No es el de Bécquer un caso excepcional. En España especialmente existe, desde que fue despojada de su verdadero carácter e invadida por el absolutismo de la progresía, desde que la modernidad le importó una ideosincrasia de segunda mano y condujo a la disyuntiva simplista y ramplona de la izquierda y derecha políticas, una tendencia enfermiza y grotesca a la deformación de la biografía de sus más grandes escritores. Nadie en Argentina intenta convencer a los demás de que Borges era demócrata; nadie en Inglaterra se propone defender la tesis de que Chesterton no era católico, a pesar de la incorrección política que supone; nadie en Francia quiere hacer creer al mundo que Joseph de Maistre era republicano y anticlerical.
Sólo en España la obstinación más fanática intenta reconvertir a sus grandes escritores después de muertos, y sólo el pudrirero intelectual a que son sometidos sus ciudadanos por medio de una educación cribada y regurgitada en el gaznate de la masonería, es capaz de hacerlo creer a pies juntillas.

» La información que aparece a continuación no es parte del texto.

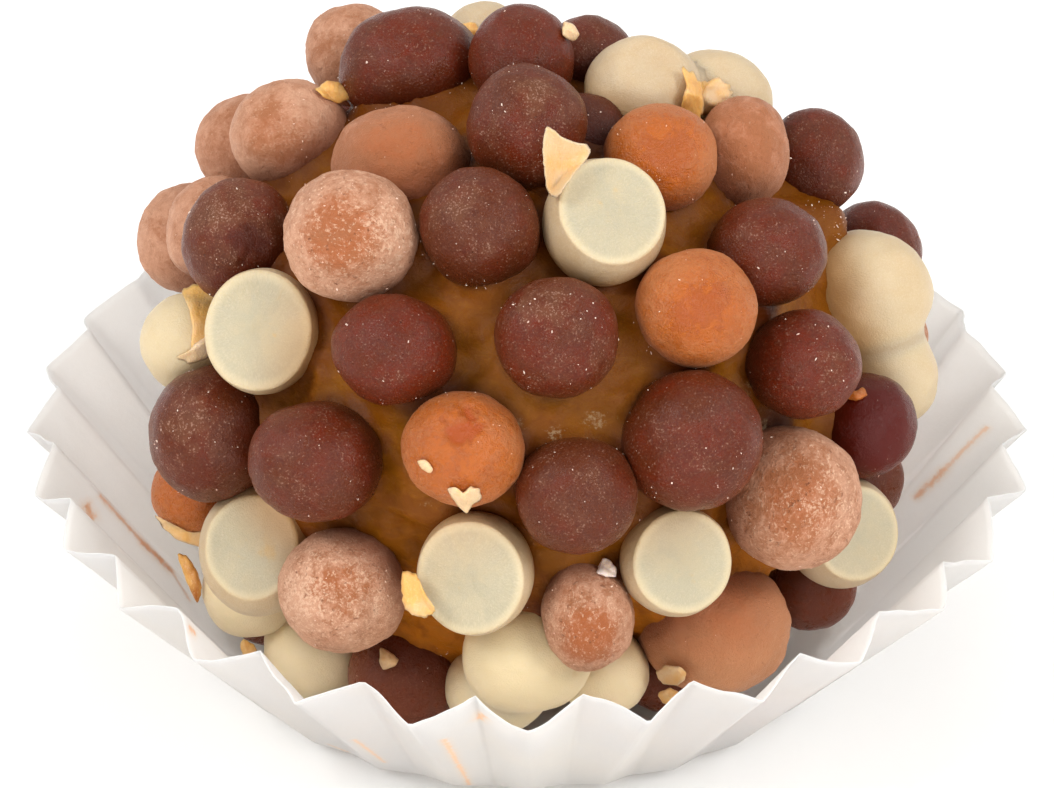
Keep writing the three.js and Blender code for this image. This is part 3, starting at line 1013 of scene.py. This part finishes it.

Por lo demás, no alcanzamos sino a ver algunos de los resultados de la componenda entre la poesía y la política. ¿Cuántos grandes poetas habrán dejado de llegar a nuestro conocimiento, cuántos no llegarán jamás, por la intromisión de la política en la poesía, y de ésta en aquélla. Pero ellas siguen impávidas su camino; y si al volver la vista hacia atrás quedamos enceguecidos por la niebla del tiempo, al volverla hacia adelante esa niebla cuaja en pared, de modo que, emparedados en la Historia, no alcanzamos a ver que hay detrás. Pero la política y la poesía siguen sus pasos allende los siglos.